2) New rhythms and routines can help
You don’t have to throw the baby out with the bathwater. Routines and rhythms are good for everyone, whether public or homeschooled. Create new rhythms for your family to help replace the habits you’re breaking. Do you all go for a walk with your morning coffee? Read a book together twice a day? Make Tuesdays field trip days, and Wednesdays the kids help with laundry and household chores. Set non-academic expectations and routines. Deschooling isn’t a free-for-all for the kids.
3) Let your children take ownership of their education
While you’re browsing curricula and resources, bring the kids along! Let them look over your shoulder as you read Choosing Curriculum. Don’t keep your questions or choices secret. Let your children have input into your decisions. Historical time periods, styles of math instruction, literature to be read, science topics to study—online, offline, pen and paper, typed, or oral. We all know kids have opinions. Require your kids to be owners of their education, not just passive consumers of facts from a teacher.
Back to School
Once your deschooling time is over, and this will vary for each family, you may feel that old urge to “get back to school.” Don’t let the old urge push you back into 5 days a week right away. Start slowly with one or two subjects daily, then add in the rest over a week or two (and remember, you don’t have to do every subject every day. Quality trumps quantity.)

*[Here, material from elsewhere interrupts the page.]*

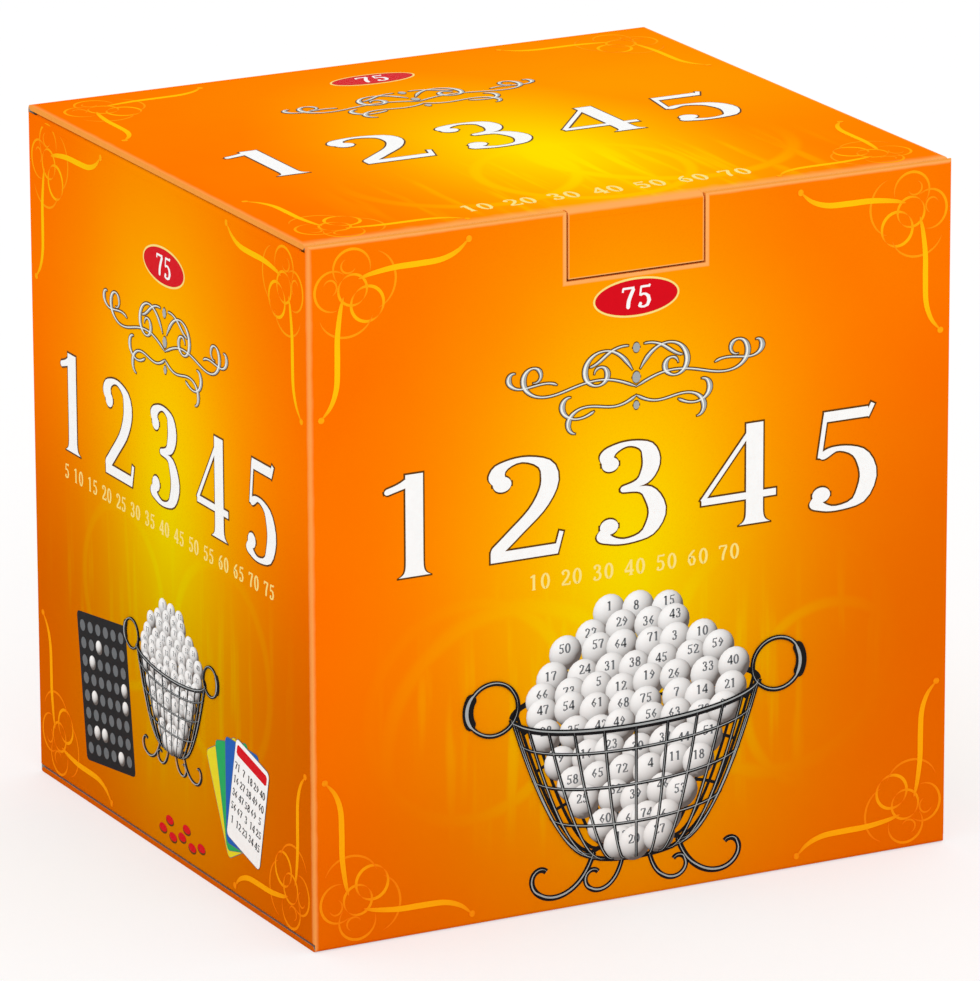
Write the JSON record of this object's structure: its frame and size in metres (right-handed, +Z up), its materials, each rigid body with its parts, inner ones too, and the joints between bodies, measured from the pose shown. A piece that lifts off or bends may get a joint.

All those fun, relaxed habits you built during deschooling? Don’t lose them—make them permanent parts of your schedule. Family read-alouds, play time, game days, field trips, and exploring rabbit trails of ideas…these new priorities are your school now. Take things slow and adjust your habits, schedules, and resources as needed. Adjusting to homeschooling is not a weekend endeavor, and it will take far longer than just deschooling to truly “find your groove.”
“After all,” says your wise homeschool friend with a smile, “Homeschool isn’t ‘school at home.’ It’s just life, where we learn together.”